The Country of the Blind was written by H.G Wells in 1911. The people in power did not heed Nunez’s warnings. They were content with the status quo and saw him more as a dreamer, than a concerned member of society trying to further improve the progress that they had made. He could see that their situation was not a stable one and whilst there was a lot to admire, the ignorance of this fifth sense and any danger that could be occasioned by it, was not in their consciousness.
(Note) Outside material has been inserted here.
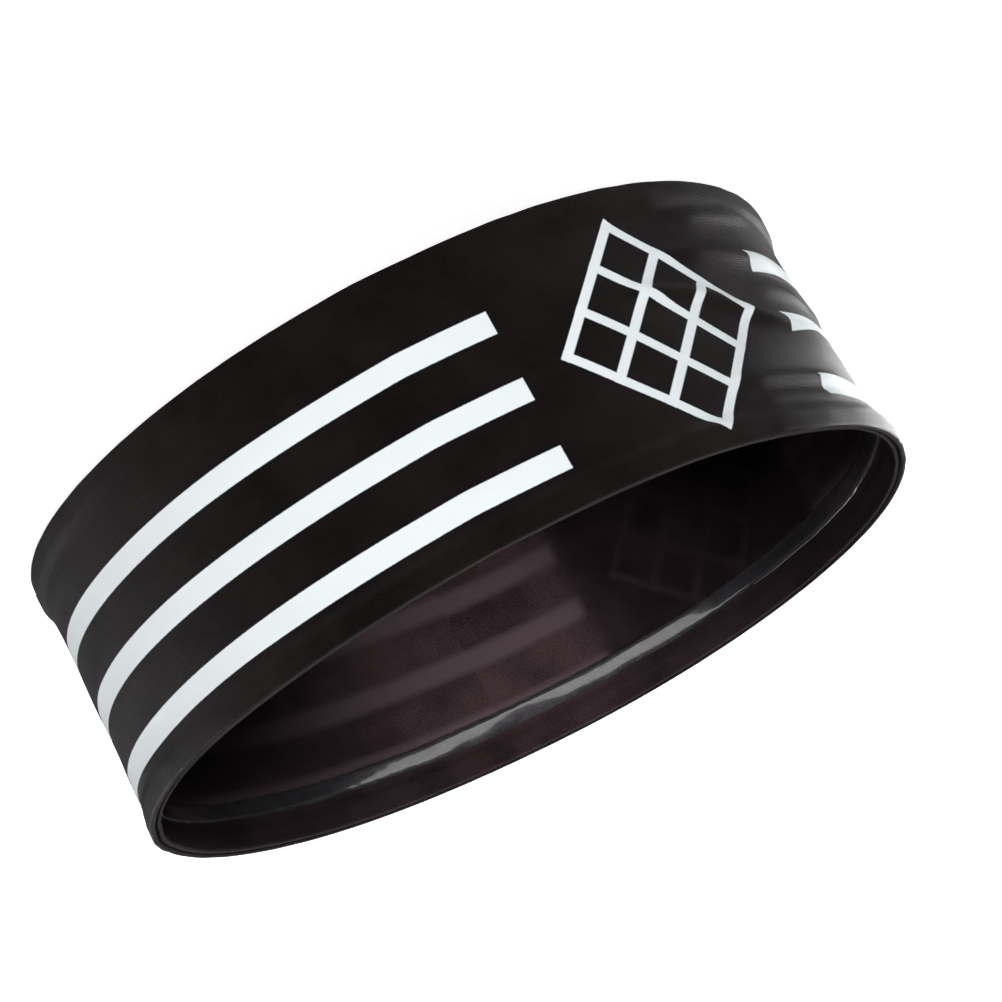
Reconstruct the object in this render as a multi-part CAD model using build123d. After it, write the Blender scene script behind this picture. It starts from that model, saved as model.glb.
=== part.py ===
from build123d import *
import math
import os

# Sports headband: two stretch-knit tubes, one inside the other, sewn together at both rims, with a
# silicone grip strip round the inside. Millimetres. The band stands on its plain rim in the shape
# it takes round a head, with +Z up through the opening, +X along the long axis of the oval and -Y
# the front. The origin is the middle of the band's box, on the surface that it stands on.

os.makedirs("parts", exist_ok=True)

# Driving dimensions
BAND_LENGTH = 197.0       # oval, outside, along X: front to back of the head
BAND_WIDTH = 154.0        # oval, outside, along Y: across the head
BAND_HEIGHT = 70.0        # rim to rim
EGG_SHIFT = 10.0          # the oval is widest this far from its middle, towards -X
CLOTH = 0.6               # one layer of knit
PLAY = 0.15               # room between two layers that lie together
SEAM_GAP = 0.3            # room for the thread between the two sewn allowances
ALLOWANCE = 6.0           # cloth turned in at each rim
EDGE_ROLL = 1.2           # the lining stops this far short of the shell's folded edge
FOLD_ROUND = 0.45         # rounding of the shell's folded edge, which leaves a flat land to stand on
LINING_FOLD_ROUND = 0.25

GRIP_WIDTH = 5.2          # silicone strip, along Z
GRIP_THICKNESS = 0.9
GRIP_FROM_RIM = 8.6       # from the upper rim to the strip's upper edge
GRIP_ROUND = 0.4

THREAD = 0.2              # a rim seam's thread, across the layers
THREAD_LINE = 0.4         # the same thread, along Z
THREAD_FROM_RIM = 2.6     # from the rim to the middle of the line of stitches

SEAM_ANGLE = 5.0         # closing seams: degrees round the narrow half of the oval, at the back
FLAP_WIDTH = 5.0          # allowance on each side of a closing seam
FLAP_SPLIT = 0.5          # groove between the two allowances, which holds the thread
CLOSING_THREAD = 0.3      # across the groove and into it
THREAD_CLEARANCE = 0.05   # between a closing thread and the cloth behind it

# How far each layer's outer face lies inside the band's outer face
SHELL_FLAP = CLOTH
SHELL_ALLOWANCE = CLOTH + PLAY
SEAM_THREAD = SHELL_ALLOWANCE + CLOTH + (SEAM_GAP - THREAD) / 2
LINING_ALLOWANCE = SHELL_ALLOWANCE + CLOTH + SEAM_GAP
LINING_WALL = LINING_ALLOWANCE + CLOTH + PLAY
LINING_FLAP = LINING_WALL - CLOTH
GRIP_FACE = LINING_WALL + CLOTH

FLAP_BOTTOM = ALLOWANCE + 1.0
FLAP_TOP = BAND_HEIGHT - FLAP_BOTTOM


def oval(inset):
    """The band's outline moved in by inset: two half ellipses that meet at the widest place."""
    half_width = BAND_WIDTH / 2 - inset
    blunt_radius = BAND_LENGTH / 2 - EGG_SHIFT - inset
    narrow_radius = BAND_LENGTH / 2 + EGG_SHIFT - inset
    middle = (-EGG_SHIFT, 0)
    with BuildSketch() as outline:
        with BuildLine():
            EllipticalCenterArc(middle, narrow_radius, half_width, start_angle=-90, arc_size=180)
            EllipticalCenterArc(middle, blunt_radius, half_width, start_angle=90, arc_size=180)
        make_face()
    return outline.sketch


def ring(outer, thickness, bottom, top):
    """A wall round the oval, from outer to outer + thickness inside the band's outer face."""
    section = oval(outer) - oval(outer + thickness)
    return Pos(0, 0, bottom) * extrude(section, amount=top - bottom)


def turned_in_tube(wall, allowance, bottom, top):
    """A cloth tube whose two edges are folded over, so that an allowance lies beside its wall."""
    outer = min(wall, allowance)
    fold = abs(allowance - wall) + CLOTH
    tube = ring(wall, CLOTH, bottom, top)
    tube += ring(outer, fold, bottom, bottom + CLOTH)
    tube += ring(outer, fold, top - CLOTH, top)
    tube += ring(allowance, CLOTH, bottom, ALLOWANCE)
    tube += ring(allowance, CLOTH, BAND_HEIGHT - ALLOWANCE, top)
    return tube


def rounded(solid, heights, radius, from_inset=0.0):
    """Round the level edges of a solid at the given heights, those further in than from_inset."""
    tolerance = 1e-3
    reach = BAND_WIDTH / 2 - from_inset + tolerance
    edges = [edge for edge in solid.edges()
             if any(abs(edge.center().Z - height) < tolerance for height in heights)
             and abs((edge @ 0).Y) < reach]
    return fillet(edges, radius)


def at_closing_seam(width):
    """A block through the wall at the closing seams, as wide along the wall as width."""
    angle = math.radians(SEAM_ANGLE)
    narrow_radius = BAND_LENGTH / 2 + EGG_SHIFT
    half_width = BAND_WIDTH / 2
    x = -EGG_SHIFT + narrow_radius * math.cos(angle)
    y = half_width * math.sin(angle)
    facing = math.degrees(math.atan2(math.sin(angle) / half_width, math.cos(angle) / narrow_radius))
    return Pos(x, y, BAND_HEIGHT / 2) * Rot(0, 0, facing) * Box(20, width, BAND_HEIGHT)


def closing_flaps(outer):
    """The two allowances of a closing seam, pressed open on each side of its groove."""
    layer = ring(outer, CLOTH, FLAP_BOTTOM, FLAP_TOP)
    return (layer & at_closing_seam(2 * FLAP_WIDTH + FLAP_SPLIT)) - at_closing_seam(FLAP_SPLIT)


def closing_thread(outer):
    """The thread that lies in a closing seam's groove."""
    return ring(outer, CLOSING_THREAD, FLAP_BOTTOM, FLAP_TOP) & at_closing_seam(CLOSING_THREAD)


def outer_shell():
    """Printed outer tube: the whole band and both folded rims."""
    tube = turned_in_tube(0, SHELL_ALLOWANCE, 0, BAND_HEIGHT)
    tube = rounded(tube, (0, BAND_HEIGHT), FOLD_ROUND)
    return tube + closing_flaps(SHELL_FLAP)


def inner_lining():
    """Inner tube, sewn to the shell's allowances a little inside each rim."""
    bottom = EDGE_ROLL
    top = BAND_HEIGHT - EDGE_ROLL
    tube = turned_in_tube(LINING_WALL, LINING_ALLOWANCE, bottom, top)
    tube = rounded(tube, (bottom, top), LINING_FOLD_ROUND)
    return tube + closing_flaps(LINING_FLAP)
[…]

The political machinery in Nigeria triumphs because it is united minority acting against the rest of us. I know that there are many out there who care and can see the impending danger, but how do we communicate this to the majority and galvanize them into action? What did the mountaineer do wrong? Why could he not convince the powers that be that they were treading the wrong path? The assumptions upon which they make their decisions are flawed and in fact it is they and not he whose imagination is making their reality difficult for them to grasp. Why were the ears of other members of the society shut off to this? They were blind but not deaf.

Are we all living by this assumed reality? Why do we accept our situation as OK? Do we feel powerless to change it, as this is the path that God has chosen for us, or is there a missing link somewhere? Are we blind to the ineptitude and corruption that eat away at our society and keep us ignorant and indigent?  We have a malaise, need help and must hark to the calls of our fellow citizens; outsiders, who can see, are real and warn of the rock slide which the vast majority of us will not survive. We cannot continue to allow our leaders to hack away at our laws and persecute anyone who dares to speak the truth or even a contrary view.

It is said that in the country of the blind, the one-eyed man is king. Are there any of us out there who can lead?